When we returned to the boat I told Zeeshan I was exhausted and needed to return home; they stayed on the island and we went our separate ways.  On the boat, a man came up to me who had been in authority on the Island.  He asked me if "those boys" were my guide.  I said, "no, they were friends of a friend and they were escorting me as a courtesy."  He said, "Oh, friend of a friend is okay.  But you see, lately these boys are meeting young women at the gateway and offering to be their guide and then touching them.  I tell them it is bad for India.  These tourists will not come back."  I assured him nothing like that happened.  I also wondered if he meant Zeeshan and Assam in particular when he said, "these boys," or if he meant, "some boys."  I guess I'll never know.  I was glad, however, to have been under the protective watch of Harish.  Though, if Harish had not insisted I let him help, I would have happily gone on my own and not have thought of having a "guide".

For Harish's sake, I told him the trip had been wonderful and uneventful.  I did not want to embarrass him.  He said, "I am glad." When I told him how thankful I was for his help he said, "It is my duty."

This is another thing about India that I am getting wind of, "Duty".  The confusing thing is that I do not understand what my duty is.  Was it my duty to absolutely insist that I pay for the ticket that Zeeshan and Assam ended up paying for?  I tried to pay them back several times, to no avail.  "Duty" is such a strange concept.  "Respect", "gratitude", "going dutch", "tipping," are all things I get, but the Indian concept of "Duty" is murky.

I guess I'll add it to the list of things to investigate.

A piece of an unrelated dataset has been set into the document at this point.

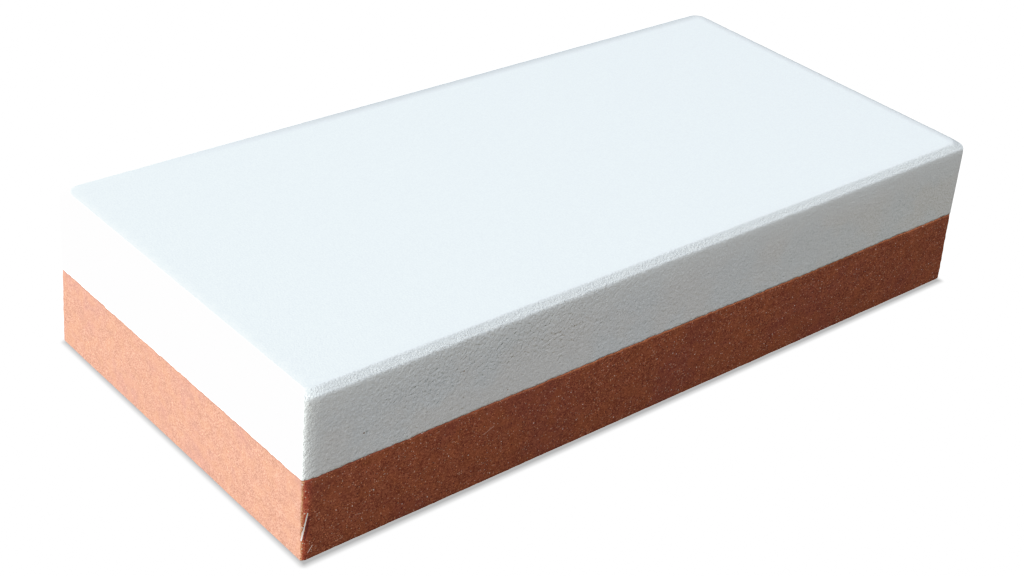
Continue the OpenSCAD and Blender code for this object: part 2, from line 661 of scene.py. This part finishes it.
def brown_grit():
    """Coarse orange-brown abrasive with orange grains, dark pores painted as shade and pale grains
    that are partly painted glints.
    """
    paint = Paint("brown_grit", roughness=0.85, specular=0.4)
    distance, pick = paint.cells(0.16)
    tone = paint.steps(pick, BROWN_GRAINS)
    plum = paint.patches(size=9.0, detail=3, low=0.46, high=0.66)
    tone = paint.mix(paint.times(plum, 0.35), tone, BROWN_PLUM)
    orange = paint.patches(size=2.4, detail=2, low=0.45, high=0.62)
    tone = paint.mix(paint.times(orange, 0.30), tone, BROWN_ORANGE)
    shade = paint.patches(size=1.6, detail=2, low=0.3, high=0.7, at_low=0.95, at_high=1.05)
    tone = paint.mix(1.0, tone, shade, "MULTIPLY")
    rim_tone = paint.mix(paint.from_left(10, 45), BROWN_RIM_LEFT, BROWN_RIM_RIGHT)
    tone = paint.mix(paint.times(paint.mark("rim"), 0.65), tone, rim_tone)
    # Painted shade: the near left upright edge is tinted darker and redder, as the light falls off
    # round it from the lit end to the near flank.
    brown_edge_shade_mask = paint.times(paint.from_left(1.6, 0.6), paint.from_near(0.45, 0.15))
    tone = paint.tint(brown_edge_shade_mask, tone, BROWN_EDGE_SHADE)
    for size, radius, share, strength, colour in BROWN_SPOTS:
        tone = paint.mix(paint.times(paint.spots(size, radius, share), strength), tone, colour)
    for start, end, width, strength, colour in BROWN_LINES:
        line = paint.streak(near_corner(start), near_corner(end), width)
        tone = paint.mix(paint.times(line, strength), tone, colour)
    paint.colour(tone)
    paint.bump(distance, -0.02)
    paint.bump(paint.cloud(0.3), 0.03)
    return paint.material


GLUE_TONES = [(0.3, (0.36, 0.13, 0.08)), (0.7, (0.44, 0.17, 0.11))]


def bond_glue():
    """Thin dull film between the blocks, coloured by the coarse grit."""
    paint = Paint("bond_glue", roughness=0.7, specular=0.4)
    paint.colour(paint.steps(paint.cloud(0.8), GLUE_TONES))
    paint.bump(paint.cloud(0.3), 0.03)
    return paint.material


# ---------------------------------------------------------------- pieces


def add_stone():
    """The three pieces, each in place of its CAD node."""
    fine = grit_block(1, FINE_BEVEL, FINE_SPREAD, WHITE_FLANK, WHITE_BEVEL)
    fine[2]["dented"] = dented(fine[0])
    coarse = grit_block(-1, COARSE_BEVEL, COARSE_SPREAD, BROWN_FLANK, BROWN_BEVEL)
    for name, shape, material, node, slot in (
        ("fine_stone", fine, white_grit(), "fine_layer", "fine_abrasive"),
        ("bond_film", bond_film(), bond_glue(), "bond_line", "bond"),
        ("coarse_stone", coarse, brown_grit(), "coarse_layer", "coarse_abrasive"),
    ):
        piece = make_object(name, *shape, material)
        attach(piece, "root")
        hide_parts(node)


# ---------------------------------------------------------------- stage and light

# Where the tone curve bends, and how steep it is below and above that, as powers
TONE_BEND = 0.30
TONE_DARK = 1.4
TONE_LIGHT = 0.7
TONE_WHITE = 2.0  # light that the curve's right end stands for
TONE_POINTS = (0.03, 0.08, 0.15, 0.23, 0.30, 0.38, 0.5, 0.7, 0.95, 1.25, 1.6)
ALL_CHANNELS = 3  # the curve that bends red, green and blue together

WHITE_GLOW = 2.0  # shown brightness of the floor and the surroundings
FLOOR_REACH = 6.0
FLOOR_COLOUR = (0.15, 0.14, 0.13)  # colour with which the floor lights the stone
CONTACT_GLOW = 0.58  # shown brightness of the floor right beside the stone
CONTACT_REACH = 1.35  # width of the contact shadow
CONTACT_TRIM = 0.4  # each side of the contact shadow's rectangle stays this much inside the stone's
CONTACT_SHIFT = (-0.10, -0.56)  # and the rectangle lies this much towards the camera's side

AMBIENT = 0.29
AMBIENT_COLOUR = (1.0, 0.97, 0.92)
# name: (place, width and height, power, colour)
LIGHTS = {
    "key": ((-2.81, 0.70, 0.58), (1.7, 0.6), 295, (0.93, 1.0, 1.0)),
    "overhead": ((0.1, -0.25, 2.0), (1.6, 1.6), 38.5, (0.70, 0.82, 0.97)),
    "right": ((2.6, 0.35, 0.5), (0.9, 0.9), 18, (1.0, 0.96, 0.90)),
    "rake": ((-2.2, -0.9, 0.9), (0.7, 0.7), 13, (1.0, 0.97, 0.90)),
}


def set_tone():
    """A camera's response: steep in the darks and flat in the lights."""
    view = bpy.context.scene.view_settings
    view.view_transform = "Standard"
    view.use_curve_mapping = True
    mapping = view.curve_mapping
    mapping.white_level = (TONE_WHITE,) * 3
    curve = mapping.curves[ALL_CHANNELS]
    for light in TONE_POINTS:
        power = TONE_DARK if light < TONE_BEND else TONE_LIGHT
        shown = TONE_BEND * (light / TONE_BEND) ** power
        curve.points.new(light / TONE_WHITE, min(shown, 1.0))
    mapping.update()


def show_and_light(tree, shown, lighting, surface):
    """Gives a surface one shader that the camera sees and another that lights the stone."""
    both = tree.nodes.new("ShaderNodeMixShader")
    path = tree.nodes.new("ShaderNodeLightPath")
    tree.links.new(path.outputs["Is Camera Ray"], both.inputs["Fac"])
    tree.links.new(lighting, both.inputs[1])
    tree.links.new(shown, both.inputs[2])
    tree.links.new(both.outputs["Shader"], surface)


def outside_distance(tree):
    """Distance in metres outside the contact shadow's rectangle."""

    def vector(operation, first, second):
        node = tree.nodes.new("ShaderNodeVectorMath")
        node.operation = operation
        tree.links.new(first, node.inputs[0])
        node.inputs[1].default_value = second
        return node.outputs["Vector"]

    middle = (CONTACT_SHIFT[0] * MM, CONTACT_SHIFT[1] * MM, 0)
    half = ((HALF_LENGTH - CONTACT_TRIM) * MM, (HALF_WIDTH - CONTACT_TRIM) * MM, 0)
    place = tree.nodes.new("ShaderNodeTexCoord").outputs["Object"]
    mirrored = vector("ABSOLUTE", vector("SUBTRACT", place, middle), (0, 0, 0))
    outside = vector("MAXIMUM", vector("SUBTRACT", mirrored, half), (0, 0, 0))
    distance = tree.nodes.new("ShaderNodeVectorMath")
    distance.operation = "LENGTH"
    tree.links.new(outside, distance.inputs[0])
    return distance.outputs["Value"]


def add_floor():
    """White floor that shows only a thin contact shadow, and lights the stone only dimly."""
    mesh = bpy.data.meshes.new("floor")
    sides = ((-1, -1), (1, -1), (1, 1), (-1, 1))
    mesh.from_pydata([(x * FLOOR_REACH, y * FLOOR_REACH, 0) for x, y in sides], [], [(0, 1, 2, 3)])
    floor = bpy.data.objects.new("floor", mesh)
    bpy.context.collection.objects.link(floor)
    material = bpy.data.materials.new("floor")
    material.use_nodes = True
    tree = material.node_tree
    tree.nodes.clear()
    level = tree.nodes.new("ShaderNodeMapRange")
    level.inputs["From Max"].default_value = CONTACT_REACH * MM
    level.inputs["To Min"].default_value = CONTACT_GLOW
    level.inputs["To Max"].default_value = WHITE_GLOW
    tree.links.new(outside_distance(tree), level.inputs["Value"])
    glow = tree.nodes.new("ShaderNodeEmission")
    tree.links.new(level.outputs["Result"], glow.inputs["Strength"])
    plain = tree.nodes.new("ShaderNodeBsdfDiffuse")
    plain.inputs["Color"].default_value = (*FLOOR_COLOUR, 1)
    output = tree.nodes.new("ShaderNodeOutputMaterial")
    show_and_light(tree, glow.outputs["Emission"], plain.outputs["BSDF"], output.inputs["Surface"])
    mesh.materials.append(material)


def add_world():
    """White surroundings, which light the stone only dimly."""
    world = bpy.data.worlds.new("world")
    bpy.context.scene.world = world
    world.use_nodes = True
    tree = world.node_tree
    dim = tree.nodes["Background"]
    dim.inputs["Color"].default_value = (*AMBIENT_COLOUR, 1)
    dim.inputs["Strength"].default_value = AMBIENT
    white = tree.nodes.new("ShaderNodeBackground")
    white.inputs["Color"].default_value = (1, 1, 1, 1)
    white.inputs["Strength"].default_value = WHITE_GLOW
    surface = tree.nodes["World Output"].inputs["Surface"]
    show_and_light(tree, white.outputs["Background"], dim.outputs["Background"], surface)


def add_lights():
    """Area lights that all face the stone's middle."""
    middle = Vector((0, 0, HEIGHT / 2 * MM))
    for name, (place, size, power, colour) in LIGHTS.items():
        data = bpy.data.lights.new(name, "AREA")
        data.shape = "RECTANGLE"
        data.size, data.size_y = size
        data.energy = power
        data.color = colour
        light = bpy.data.objects.new(name, data)
        light.location = place
        light.rotation_mode = "QUATERNION"
        light.rotation_quaternion = (middle - Vector(place)).to_track_quat("-Z", "Y")
        bpy.context.collection.objects.link(light)


set_tone()
add_camera()
add_floor()
add_world()
add_lights()
add_stone()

Needless to say, after I got the train home, tried haggling for a few tangerines at the farmers market at the foot of the station, I was spent.  I whiled away the evening watching tv and trying to stay awake long enough that I wouldn't be up at 2 a.m.  It didn't work.  I was up at 2.  Thankfully, I was also so deeply tired that after a half hour or so, I went right on back to sleep.

A couple of the monkeys that "guard" Elephanta Island


Lord Shiva's most sacred form.  This Linga is representative of his fierce masculine power.  And, yes, it represents what it looks like.  Zeeshan got quite a kick out of trying to explain to me what I already knew.

6 comments:

auntiemao said...

I so look forward to your installments! I really cannot wait to see and read each days events. It's something like the old serials in the newspaper or magazine which released a new chapter each week or month. Thankfully, you're a daily correspondent. I'm delighted with today's news and here's looking to tomorrow's!......

Margaret said...

Mott Green talked to us recently a bit about this concept of duty in connection with the Hindu world view presented in the Ramayana. He said, among other things, that the idea is you're born into this world with a certain set of challenges that are appropriate for you, and choosing the right path for you through those set challenges - the best and most correct performance of your assigned role in the world - is what constitutes your duty. The proper performance of that role - in Harish's case perhaps including his role as your friend and guardian in a culture new to you - helps to keep order in the world and leads to betterment spiritually for yourself. It can't better your position in the world, only the circumstances specific to your role - which is one of the harder notions for westerners - and as you refine and perfect your duty you move towards a transcendental freedom WITHIN that role.

I'm still trying to get my brain around this myself, but maybe there's something helpful there somewhere as you see it in action day to day!

I can't believe your bravery - you're like those 19th century British women who headed off into the desert on camels with nothing but a butterfly net and a teapot. Rule Morganna!

Marthena said...

I, too, you must know my darling, eagerly await your postings....Your writing is so detailed and layered, and compelling....and o Lordy, you ARE so brave, and, thankfully, thoughtful and watchful. I'm glad you got that new camera..your photos are fantastic....be well, sleep well, I love you. P.S. i see Margaret compared you to one of those 19th century British women...high-praise, eh!

Morganna said...

Marianne...I can't guarantee that I'll write daily, but if I have few days like today, I can skip a few later on.

Margaret....Thank you for this. Payel said something tonight that resonates with this explanation. I told her how much I admired what she and Rajiv manage to do on so many levels for other people and she said we all have a job to do, everyones job is different, we all work within the space we are given.

Mom....I love you.

njsh said...

I'm new to your blog; it's recommended by my brother, who was a close friend of your father's. I have spent a lot of time in India (for an American), and I'll have things to say... Rather than organize, I'll just blurt out.
I go with an empty suitcase. Clothing is cheap, I love wearing Indian clothes, & I fit in better. The first thing I do is go buy a couple of saris and suits.
Saris can be made on a wasteband; fancy fashionable ones, heavy with jewels, are sometimes done that way - you could wear them without fear of stepping on your skirt and falling apart.
North Indians, who can be very fair and sometimes blue eyed,
wear Punjabi suits, which are versatile, cool, and comfortable. They are also quite demure. The dupatta,or chunni ("thing") is meant to cover your breast (as if it weren't already incased in bra & suit...), and are also feminine and fun, but see for yourself.
Nancy

njsh said...

I'll just add, the duty to a guest in India is major and especially charming. The guest has no duty, although your hosts may someday become your guests. One thing you can do: if a host admires something of yours, give it to them. I've been told, "Westerners have a lot of little Thank you's".